A highly engaged advisory committee
The program arose from conversations with artists and advisors at the outbreak of the global pandemic, and Eyebeam has brought together a committee that is critically engaged with art and technology.
Advisors include Ute Meta Bauer, Founding Director, Centre for Contemporary Art, Singapore; Suhaly Bautista-Carolina, Senior Managing Educator, Audience Development and Engagement at The Metropolitan Museum of Art; Stephanie Dinkins, artist; Brian Droitcour, Associate Editor, Art In America; Kathleen Forde, Senior Curator, PaceX (working name); Jerron Herman, disabled artist; Ladi’Sasha Jones, Artist Engagement Manager, The Laundromat Project; Nora N. Khan, writer; Prem Krishnamurthy, Partner and Director, Wkshps; Joanne McNeil, writer; Luc Meier, Director, La Becque; Hito Steyerl, artist; and Tara Aisha Willis, Associate Curator of Performance & Public Practice, Museum of Contemporary Art Chicago.

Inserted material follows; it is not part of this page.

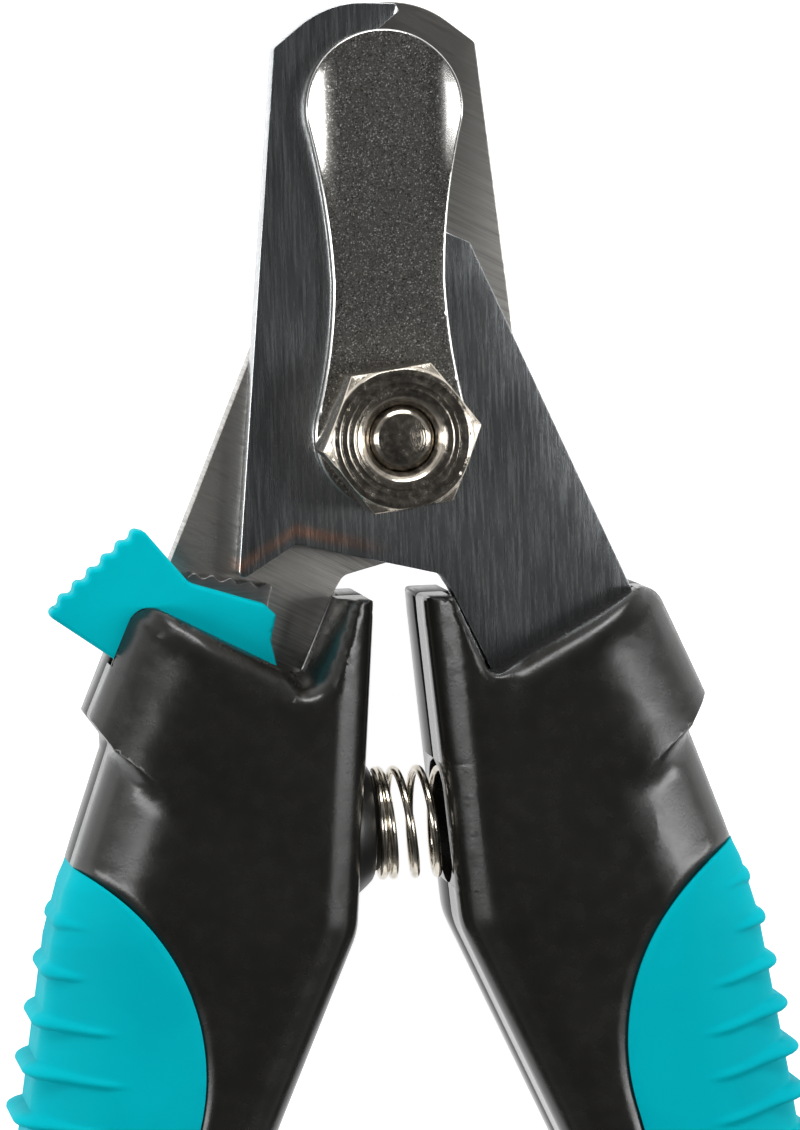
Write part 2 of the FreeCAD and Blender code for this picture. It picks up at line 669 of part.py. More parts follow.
def return_spring():
    """A coil along X, from the cup's floor to the recess in the right handle."""
    helix = doc.addObject("Part::Helix", "spring_path")
    helix.setExpression("Pitch", "Dimensions.coil_pitch")
    helix.setExpression("Height", "Dimensions.coil_length")
    helix.setExpression("Radius", "Dimensions.coil_radius")
    helix.SegmentLength = 0.5
    doc.recompute()
    wire = doc.addObject("Part::Circle", "spring_wire")
    wire.setExpression("Radius", "Dimensions.wire_radius")
    wire.setExpression("Placement.Base.x", "Dimensions.coil_radius")
    wire.Placement.Rotation = FreeCAD.Rotation(V(1, 0, 0), 90)
    coil = doc.addObject("Part::Sweep", "return_spring")
    coil.Label = "return_spring"
    coil.Sections = [wire]
    coil.Spine = (helix, [f"Edge{number + 1}" for number in range(len(helix.Shape.Edges))])
    coil.Solid = True
    coil.Frenet = True
    coil.Placement.Rotation = FreeCAD.Rotation(V(0, 1, 0), 90)
    coil.setExpression("Placement.Base.x", "Dimensions.spring_start")
    coil.setExpression("Placement.Base.y", "Dimensions.pivot_along + Dimensions.spring_along")
    coil.setExpression("Placement.Base.z", "Dimensions.blade_plane")
    doc.recompute()
    return coil


# ---------------------------------------------------------------------------------------------------------
# Build, check and write
# ---------------------------------------------------------------------------------------------------------
front_blade()
rear_blade()
guard_plate()
pivot_bolt()
pivot_nut()
nut_insert()
for hand, side in (("left", -1), ("right", 1)):
    front_shell(f"{hand}_front_shell", side)
    rear_shell(f"{hand}_rear_shell", side)
    grip(f"{hand}_grip", side)
    screws(f"{hand}_screws", side)
lock_lever()
lock_pawl()
lock_pin()
spring_cup()
return_spring()
doc.recompute()

nodes = [item for item in doc.Objects if item.TypeId == "PartDesign::Body" or item.Label == "return_spring"]
for item in doc.Objects:
    if "Invalid" in item.State or "Error" in item.State:
        raise RuntimeError(f"{item.Name} failed: {item.State}")
for node in nodes:
    if node.Shape.isNull() or not node.Shape.isValid():
        raise RuntimeError(f"{node.Label} has no valid shape")

os.makedirs("parts", exist_ok=True)
for node in nodes:
    node.Shape.exportStep(f"parts/{node.Label}.step")
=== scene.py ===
"""Scissor nail clipper for pets, visual model.

Outlines and levels are in millimetres about the pivot axis, with +Y towards the blade tips and z = 0 on the
plane where the two blades meet, as in the CAD model.
"""
import json
import math

import bmesh
import bpy
import numpy as np
from mathutils import Matrix, Vector
from mathutils.geometry import delaunay_2d_cdt


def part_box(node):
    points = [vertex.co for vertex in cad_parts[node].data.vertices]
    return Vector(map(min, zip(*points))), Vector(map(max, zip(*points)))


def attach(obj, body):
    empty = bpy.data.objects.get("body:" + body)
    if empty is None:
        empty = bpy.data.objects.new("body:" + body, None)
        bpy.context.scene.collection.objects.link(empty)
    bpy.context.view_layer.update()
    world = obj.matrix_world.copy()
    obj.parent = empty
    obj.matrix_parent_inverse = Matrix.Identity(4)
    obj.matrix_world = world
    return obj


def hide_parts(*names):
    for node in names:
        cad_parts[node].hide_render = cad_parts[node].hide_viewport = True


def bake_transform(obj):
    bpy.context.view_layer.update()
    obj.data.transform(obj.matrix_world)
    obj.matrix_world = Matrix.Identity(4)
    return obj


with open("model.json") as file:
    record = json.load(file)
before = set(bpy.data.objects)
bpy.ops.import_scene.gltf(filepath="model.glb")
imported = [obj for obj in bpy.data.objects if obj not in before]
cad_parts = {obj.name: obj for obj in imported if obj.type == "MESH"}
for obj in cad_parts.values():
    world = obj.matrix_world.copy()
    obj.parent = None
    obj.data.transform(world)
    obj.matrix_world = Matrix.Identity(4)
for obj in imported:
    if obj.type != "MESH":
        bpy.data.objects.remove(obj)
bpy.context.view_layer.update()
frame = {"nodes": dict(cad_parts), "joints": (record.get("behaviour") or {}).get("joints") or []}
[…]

A public storefront, idea space, and experimental platform that is “constantly becoming,” Eyebeam is distinguished for providing space and support for diverse, justice-driven artists. The organization provided Torkwase Dyson (b. 1973) with the time and freedom to research and create Unkeeping (2016) at Eyebeam, a body of work spanning modular architecture, data visualization, and black spatial matters. More recently, Shannon Finnegan (b. 1989), an artist and 2019 resident who makes work about disability culture and access, was provided with a setting to investigate alt-text as a poetic form. Artists selected to participate in Rapid Response for a Better Digital Future will have the opportunity to interact with Eyebeam’s alumni and its engaged network. Together with the Eyebeam Center for the Future of Journalism, they will form a new cohort of visionary practitioners redefining the roles art plays in society.
The program has also been made possible by generous funding from Jerome Foundation and the National Endowment for the Arts. Eyebeam is grateful for the long-standing, visionary support of the Atlantic Foundation and New York State Council on the Arts.
Added Schrock: “This is a fast-moving response in a changing landscape. We encourage artists far and wide to provide us their ideas and proposals and stretch what they think is possible, long into the future.”
Eyebeam during Covid-19
For the first time in its history, Eyebeam paused its flagship residency, a prestigious award for artists creating work that engages technology and society, and closed its physical space in order to support New York City’s effort to contain the spread of COVID-19. Eyebeam is actively developing new ways to uplift artists and engage with the public, despite suspending its programming. On Fridays, Eyebeam hosts open hours in order to gather together virtually with its community, friends, and the general public.
Eyebeam provides both space and support for a community of diverse, impact-driven artists. The residency program brings artists’ work to life and into the world by providing access to advanced tools and resources and launching dynamic public events, assisted by an engaged community of former participating artists.
About the Henry Luce Foundation
The Henry Luce Foundation seeks to enrich public discourse by promoting innovative scholarship, cultivating new leaders, and fostering international understanding. The Foundation advances its mission through grantmaking and leadership programs in the fields of Asia, higher education, religion and theology, art, and public policy.